### [Exercise]
Your task is to quote the material that follows, in full and exactly.

### [Source data]
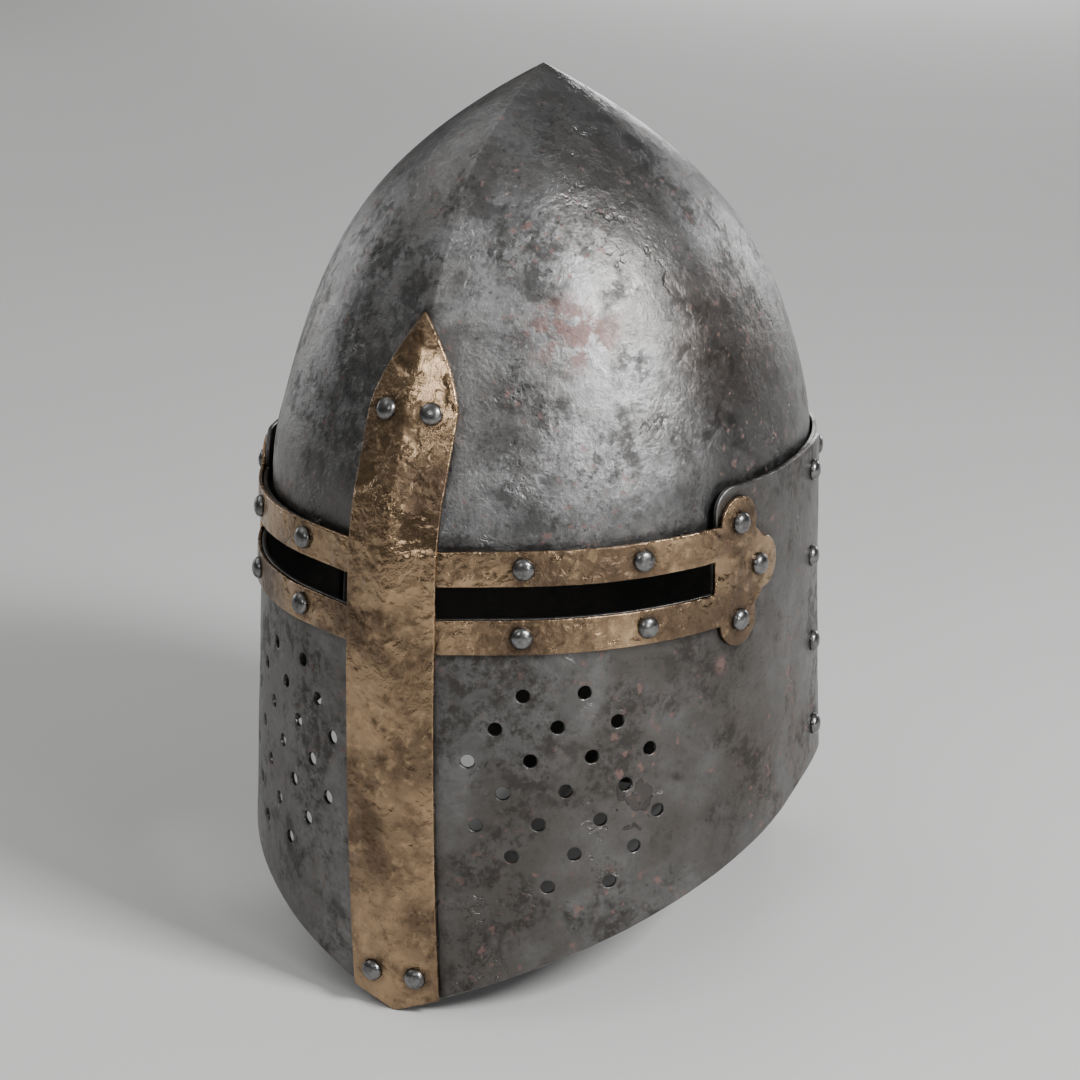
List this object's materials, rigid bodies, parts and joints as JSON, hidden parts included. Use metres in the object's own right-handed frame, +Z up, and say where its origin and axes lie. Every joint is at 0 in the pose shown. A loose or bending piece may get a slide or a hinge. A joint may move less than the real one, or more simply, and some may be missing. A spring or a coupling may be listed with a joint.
{
  "type": "sugarloaf helmet",
  "caption": "Closed sugarloaf helmet: pointed steel crown, riveted face and back plates, brass bar and brass frames round the eye slots, breath holes.",
  "frame": {"origin": "on the surface that the helmet stands on, below the middle of its box", "axes": "+Z up, the face looks along -Y, +X is the wearer's left"},
  "size_m": [0.224, 0.2592, 0.345],
  "materials": {
    "crown_steel": "worn, stained, lightly pitted",
    "plate_steel": "worn, stained, lightly pitted",
    "brass": "hammered, tarnished",
    "rivet_steel": "satin"
  },
  "bodies": {
    "root": {"crown": "crown_steel", "face_plate": "plate_steel", "back_plate": "plate_steel", "bar": "brass", "left_frame": "brass", "right_frame": "brass", "bar_rivet_1": "rivet_steel", "bar_rivet_2": "rivet_steel", "bar_rivet_3": "rivet_steel", "bar_rivet_4": "rivet_steel", "left_rivet_1": "rivet_steel", "left_rivet_2": "rivet_steel", "left_rivet_3": "rivet_steel", "left_rivet_4": "rivet_steel", "left_rivet_5": "rivet_steel", "left_rivet_6": "rivet_steel", "left_rivet_7": "rivet_steel", "left_seam_1": "rivet_steel", "left_seam_2": "rivet_steel", "left_seam_3": "rivet_steel", "left_seam_4": "rivet_steel", "left_seam_5": "rivet_steel", "right_rivet_1": "rivet_steel", "right_rivet_2": "rivet_steel", "right_rivet_3": "rivet_steel", "right_rivet_4": "rivet_steel", "right_rivet_5": "rivet_steel", "right_rivet_6": "rivet_steel", "right_rivet_7": "rivet_steel", "right_seam_1": "rivet_steel", "right_seam_2": "rivet_steel", "right_seam_3": "rivet_steel", "right_seam_4": "rivet_steel", "right_seam_5": "rivet_steel"}
  },
  "joints": []
}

### [Solution for this task]
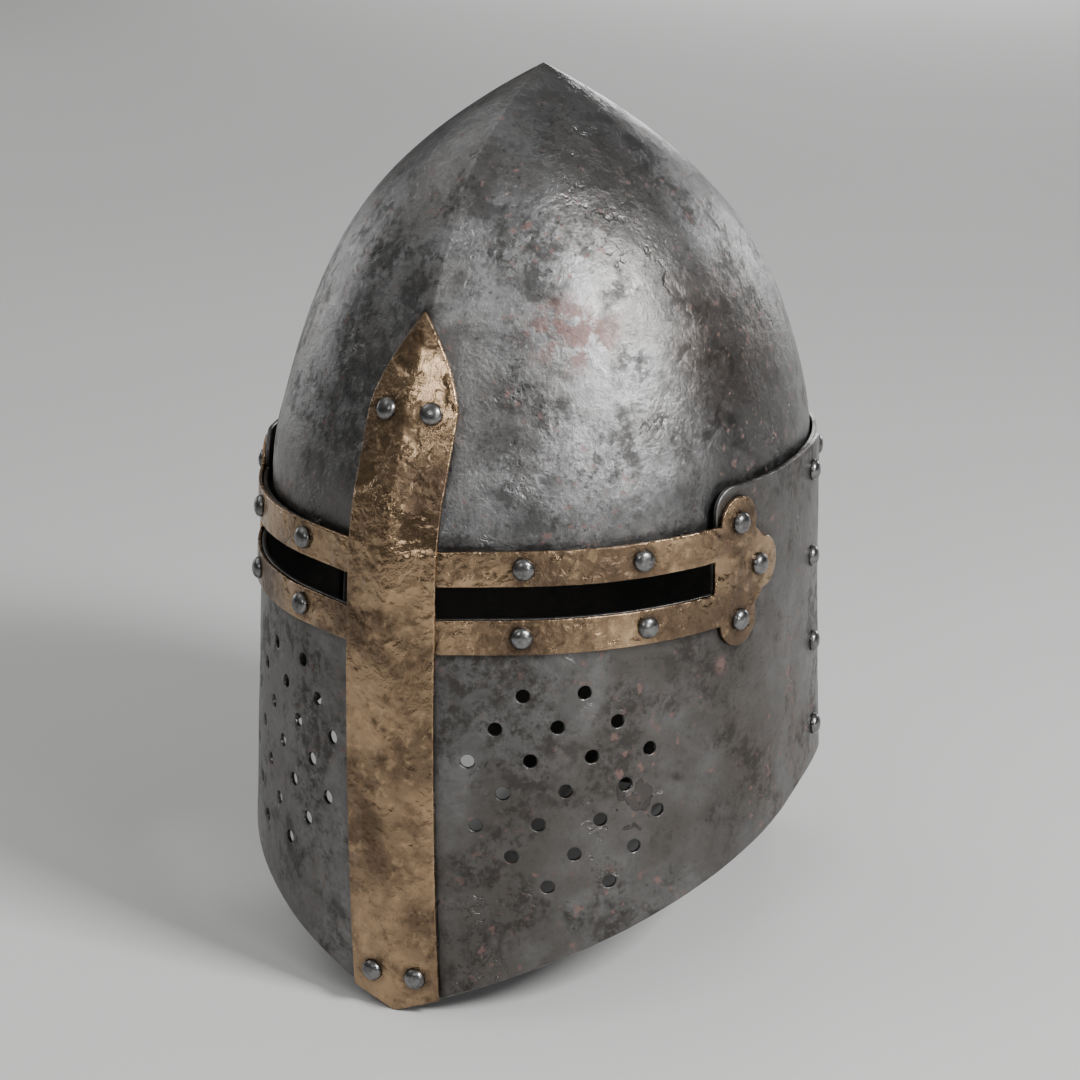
List this object's materials, rigid bodies, parts and joints as JSON, hidden parts included. Use metres in the object's own right-handed frame, +Z up, and say where its origin and axes lie. Every joint is at 0 in the pose shown. A loose or bending piece may get a slide or a hinge. A joint may move less than the real one, or more simply, and some may be missing. A spring or a coupling may be listed with a joint.
{
  "type": "sugarloaf helmet",
  "caption": "Closed sugarloaf helmet: pointed steel crown, riveted face and back plates, brass bar and brass frames round the eye slots, breath holes.",
  "frame": {"origin": "on the surface that the helmet stands on, below the middle of its box", "axes": "+Z up, the face looks along -Y, +X is the wearer's left"},
  "size_m": [0.224, 0.2592, 0.345],
  "materials": {
    "crown_steel": "worn, stained, lightly pitted",
    "plate_steel": "worn, stained, lightly pitted",
    "brass": "hammered, tarnished",
    "rivet_steel": "satin"
  },
  "bodies": {
    "root": {"crown": "crown_steel", "face_plate": "plate_steel", "back_plate": "plate_steel", "bar": "brass", "left_frame": "brass", "right_frame": "brass", "bar_rivet_1": "rivet_steel", "bar_rivet_2": "rivet_steel", "bar_rivet_3": "rivet_steel", "bar_rivet_4": "rivet_steel", "left_rivet_1": "rivet_steel", "left_rivet_2": "rivet_steel", "left_rivet_3": "rivet_steel", "left_rivet_4": "rivet_steel", "left_rivet_5": "rivet_steel", "left_rivet_6": "rivet_steel", "left_rivet_7": "rivet_steel", "left_seam_1": "rivet_steel", "left_seam_2": "rivet_steel", "left_seam_3": "rivet_steel", "left_seam_4": "rivet_steel", "left_seam_5": "rivet_steel", "right_rivet_1": "rivet_steel", "right_rivet_2": "rivet_steel", "right_rivet_3": "rivet_steel", "right_rivet_4": "rivet_steel", "right_rivet_5": "rivet_steel", "right_rivet_6": "rivet_steel", "right_rivet_7": "rivet_steel", "right_seam_1": "rivet_steel", "right_seam_2": "rivet_steel", "right_seam_3": "rivet_steel", "right_seam_4": "rivet_steel", "right_seam_5": "rivet_steel"}
  },
  "joints": []
}